Have you had trouble in the past building a network? Rethink your “fashionably late” strategy.


When I envision the stress-free life, I think of my friend Ace.

Ace is from Hawaii. He carries a ukulele and wears slippers everywhere. His pace of life is very slow and relaxed. He even uses a planner.

When I envision the stress-filled life, I think of another friend (who shall remain nameless because I’m not a jerk). This other friend is not from Hawaii. He always needs to be somewhere else. He is successful, but stretched to his limits. He rarely passes through a door without rushing.

Guess who’s always late?

This may be fairly anecdotal evidence, but from my experience, the chronically-late person is not the laid-back, pulled-together, fun Hawaiian guy. The guy with the most pulled-together and stress-free life is the one that is early to everything, not late. He is on top of his priorities. The guy with the fewest insecurities is the one who has the most margin to be on time.
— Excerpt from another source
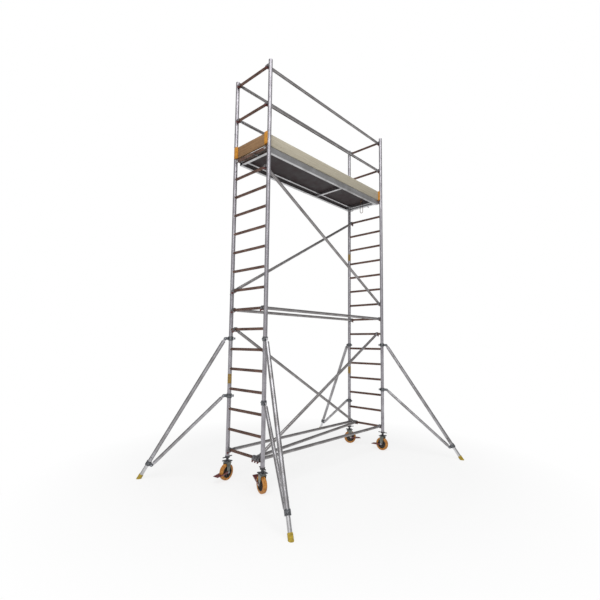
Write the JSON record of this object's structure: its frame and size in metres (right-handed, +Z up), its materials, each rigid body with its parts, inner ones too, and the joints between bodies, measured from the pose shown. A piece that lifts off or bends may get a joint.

The chronically-late (or “fashionably late”) person rarely strolls into a room. He’s usually rushed and frantic. He is usually embarrassed and apologetic. He always has an excuse. He isn’t late because he lives a slow, relaxed, worry-free life. He is late because his life is boundary-less and un-ordered.

I’m not saying that arriving late is the reason for a stress-filled life. But it might be a good indicator of one. Maybe the fashionably late excuse is simply a way to cover-up the disorder of your life. Maybe your inability to arrive anywhere early or on time is due to your fear of solitude. Maybe your stress is an indicator that you are past your limits and you need to buy a ukulele.

Being “fashionably late” doesn’t project “fashionable.” It projects disorder.

Is your life stressful and un-ordered? Rethink your “fashionably late” strategy.


With all of that said, there’s nothing wrong with being five minutes late. But those 5-10 minutes could be better spent. The habit of being chronically early—rather than late—could do wonders for your public perception, your professional network, and your stress levels. It’s only a few minutes.

Why not ditch the “fashionably late” excuse and give “strategically early” a try?